Matt McCracken of In Review Online gave the film a negative review, writing, "For any viewer with a modicum of interest in giving their time to Tsui Hark's latest, familiarity will be required. [...] Structurally, the film is lost at sea in terms of what needs sutured in by way of flashbacks given the volume of more interesting material left on the table, while remaining equally bogged down with distended, divergent, and ultimately inert nationalist posturing about which dynasty should be protected or invaded and when. [...] The film does manage to impress in a limited sense in terms of the action-oriented, spectacular CGI requirements of its status as a 2025 Chinese New Year's Mainland production (although its competitor Creation of the Gods II: Demon Force is the clear victor in this regard), and the romantic and familial melodramatics may land for some viewers."

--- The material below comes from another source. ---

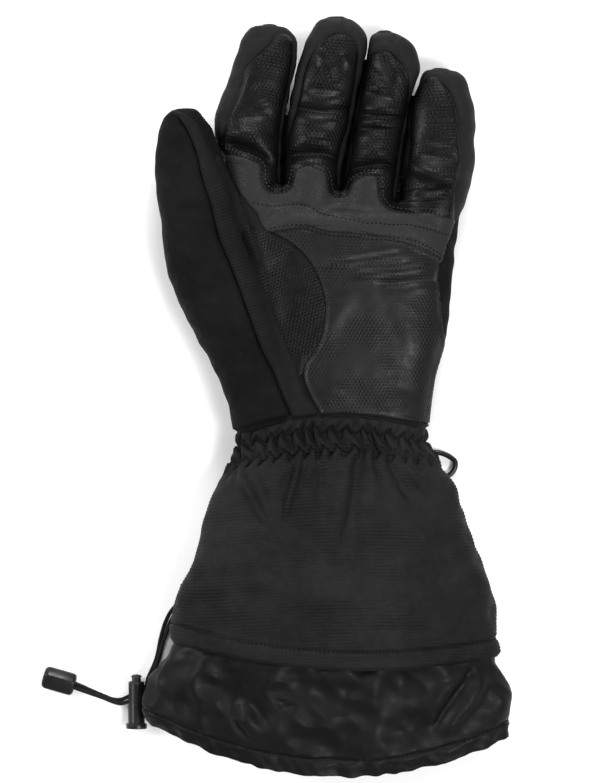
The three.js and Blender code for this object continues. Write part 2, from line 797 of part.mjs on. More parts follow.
/** The lock's housing, bored for its plunger and slotted for the two strands. */
function lockBarrel() {
  const housing = turned(
    [
      [0, LOCK.bottom],
      [LOCK.flangeRadius, LOCK.bottom],
      [LOCK.flangeRadius, LOCK.bottom + LOCK.flangeLength],
      [LOCK.radius - LOCK.waist, LOCK.bottom + LOCK.flangeLength + LOCK.shoulder],
      [LOCK.radius, LOCK.top - LOCK.chamfer],
      [LOCK.radius - LOCK.chamfer, LOCK.top],
      [0, LOCK.top],
    ],
    LOCK.sides,
    LOCK.x,
    LOCK.z,
  );
  const bore = turned(
    [
      [0, LOCK.bottom + LOCK.flangeLength],
      [LOCK.bore, LOCK.bottom + LOCK.flangeLength],
      [LOCK.bore, LOCK.top + CLEAR],
      [0, LOCK.top + CLEAR],
    ],
    LOCK.sides,
    LOCK.x,
    LOCK.z,
  );
  const slot = block(
    [LOCK.x - CLEAR, LOCK.slotBottom, LOCK.z - LOCK.slotHeight / 2],
    [LOCK.x + CLEAR, LOCK.slotTop, LOCK.z + LOCK.slotHeight / 2],
  );
  return housing.subtract(bore).subtract(slot);
}

/** The lock's plunger, with an eye for the two strands. */
function lockPlunger() {
  const stem = turned(
    [
      [0, PLUNGER.bottom],
      [PLUNGER.radius, PLUNGER.bottom],
      [PLUNGER.radius, PLUNGER.top - PLUNGER.dome],
      [PLUNGER.radius - PLUNGER.dome, PLUNGER.top],
      [0, PLUNGER.top],
    ],
    PLUNGER.sides,
    LOCK.x,
    LOCK.z,
  );
  const eye = block(
    [LOCK.x - CLEAR, LOCK.slotBottom - PLUNGER.play, LOCK.z - LOCK.slotHeight / 2],
    [LOCK.x + CLEAR, LOCK.slotTop + PLUNGER.pressed, LOCK.z + LOCK.slotHeight / 2],
  );
  return stem.subtract(eye);
}

addPiece("cord_lock_barrel", geometryOf(lockBarrel()), "plastic");
addPiece("cord_lock_plunger", geometryOf(lockPlunger()), "plastic");

/** The moulded block that holds the far ends of both strands. */
function cordEnd() {
  const { length, width, height, taper, edge } = CORD_END;
  const profile = new THREE.Shape();
  profile.moveTo(-length / 2, -width / 2 + taper);
  profile.lineTo(-length / 2 + 2 * taper, -width / 2);
  profile.lineTo(length / 2 - taper, -width / 2);
  profile.lineTo(length / 2, -width / 2 + taper);
  profile.lineTo(length / 2, width / 2 - taper);
  profile.lineTo(length / 2 - taper, width / 2);
  profile.lineTo(-length / 2 + 2 * taper, width / 2);
  profile.lineTo(-length / 2, width / 2 - taper);
  const geometry = new THREE.ExtrudeGeometry(profile, {
    depth: height - 2 * edge,
    bevelEnabled: true,
    bevelSegments: 1,
    bevelSize: edge,
    bevelOffset: -edge,
    bevelThickness: edge,
  });
  geometry.translate(0, 0, edge);
  geometry.rotateZ(THREE.MathUtils.degToRad(CORD_END.turn));
  return geometry.translate(CORD_END.x, CORD_END.y, CORD_END.low);
}

addPiece("cord_end", cordEnd(), "plastic");

/** The sewn tab that the draw cord comes out of. */
function cordTab() {
  const { x, y, width, length, thickness, low } = CORD_TAB;
  return block([x - width / 2, y - length / 2, low], [x + width / 2, y + length / 2, low + thickness]);
}

addPiece("cord_tab", geometryOf(cordTab()), "ottoman");

/** The clip's five-cornered ring. */
function clipRing() {
  const corners = CLIP_CORNERS.map(([x, y]) => new THREE.Vector3(x, y, CLIP.z));
  const path = new THREE.CatmullRomCurve3(corners, true, "catmullrom", 0.35);
  return new THREE.ExtrudeGeometry(polygon(CLIP.bar / 2, CLIP.sides), { steps: CLIP.steps, extrudePath: path });
}

/** Webbing round the ring's hidden bar, sewn to the gauntlet's side. */
function clipLoop() {
  const { hole, webbing } = CLIP_LOOP;
  const band = squareShape(hole + webbing);
  band.holes.push(squareShape(hole));
  const geometry = new THREE.ExtrudeGeometry(band, { depth: CLIP_LOOP.width, bevelEnabled: false });
  geometry.translate(0, 0, -CLIP_LOOP.width / 2);
  geometry.rotateX(Math.PI / 2);
  geometry.rotateZ(THREE.MathUtils.degToRad(CLIP_LOOP.turn));
  return geometry.translate(CLIP_LOOP.x, CLIP_LOOP.y, CLIP.z);
}

addPiece("clip_ring", clipRing(), "plastic");
addPiece("clip_loop", clipLoop(), "ottoman");

export default glove;
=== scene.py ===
"""Left-hand snowmobile glove, palm up on a pale floor, in leather, softshell and ribbed cloth."""

import logging
import math
from dataclasses import dataclass, field
from enum import Enum
from typing import Iterable, NamedTuple, Sequence

import bmesh
import bpy
import numpy as np
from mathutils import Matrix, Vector
from mathutils.bvhtree import BVHTree
from mathutils.geometry import delaunay_2d_cdt


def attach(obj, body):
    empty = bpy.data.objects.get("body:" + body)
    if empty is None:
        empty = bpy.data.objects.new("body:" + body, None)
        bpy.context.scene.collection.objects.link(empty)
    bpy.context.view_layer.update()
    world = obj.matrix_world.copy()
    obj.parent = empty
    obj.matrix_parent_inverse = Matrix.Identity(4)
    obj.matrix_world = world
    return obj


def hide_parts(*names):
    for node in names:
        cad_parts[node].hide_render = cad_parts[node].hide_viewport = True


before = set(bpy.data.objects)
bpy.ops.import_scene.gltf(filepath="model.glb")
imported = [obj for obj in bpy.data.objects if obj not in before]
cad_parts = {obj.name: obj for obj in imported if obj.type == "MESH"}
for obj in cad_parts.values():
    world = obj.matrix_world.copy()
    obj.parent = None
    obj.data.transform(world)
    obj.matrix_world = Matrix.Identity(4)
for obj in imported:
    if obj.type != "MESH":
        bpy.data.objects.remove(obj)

MM = 0.001
LOG = logging.getLogger("glove")


class Slot(Enum):
    """The record's material slots."""

    SOFTSHELL = "softshell"
    LEATHER = "leather"
    PALM_LEATHER = "palm_leather"
    STRETCH_RIB = "stretch_rib"
    OTTOMAN = "ottoman"
    NYLON = "nylon"
    BRAID = "braid"
    PLASTIC = "plastic"


class Surface(Enum):
    """What a finish shows from close by."""

    PITTED = "pitted leather"
    GRAINED = "grained leather"
    WOVEN = "woven cloth"
    MOULDED = "moulded plastic"
    TWISTED = "twisted thread"


class Section(NamedTuple):
    """One section across the hand, in millimetres."""

    y: float
    left: float
    right: float
    low: float
    high: float
    sink: float


class CuffRow(NamedTuple):
    """One row round a cuff, in millimetres."""

    left: float
    right: float
    left_y: float
    right_y: float
    sag: float
    low: float
    high: float
    sink: float


class Fold(NamedTuple):
    """A soft ridge, or a valley where its height is below zero, along a line on the glove."""

    height: float
    width: float
    line: tuple[tuple[float, float], ...]
    steep: float = 1.0


# How square the sections are, where 2 would be an ellipse.
SQUARENESS = 2.5
# Distance between staggered rows, as a share of the spacing along them.
STAGGER = 0.87
# The least length that anything is divided by.
TINY = 1e-9
# Where rays that fall on the glove start, in metres, and their way.
RAY_START = 0.2
DOWN = Vector((0, 0, -1))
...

For InSession Film, Maxance Vincent gave it a B−, saying, "The duel between Guo Jing and the primary antagonist, Ouyang (Tony Leung Ka-fai), is Hark in his element – blending his conception of wuxia with the latest and greatest in modern filmmaking sensibilities [...] he still has the touch that made him such an iconic figure in Martial Arts filmmaking. [...] It's a shame that, despite his constant experimentation with form, the story in Legends of the Condor Heroes leaves a lot to be desired."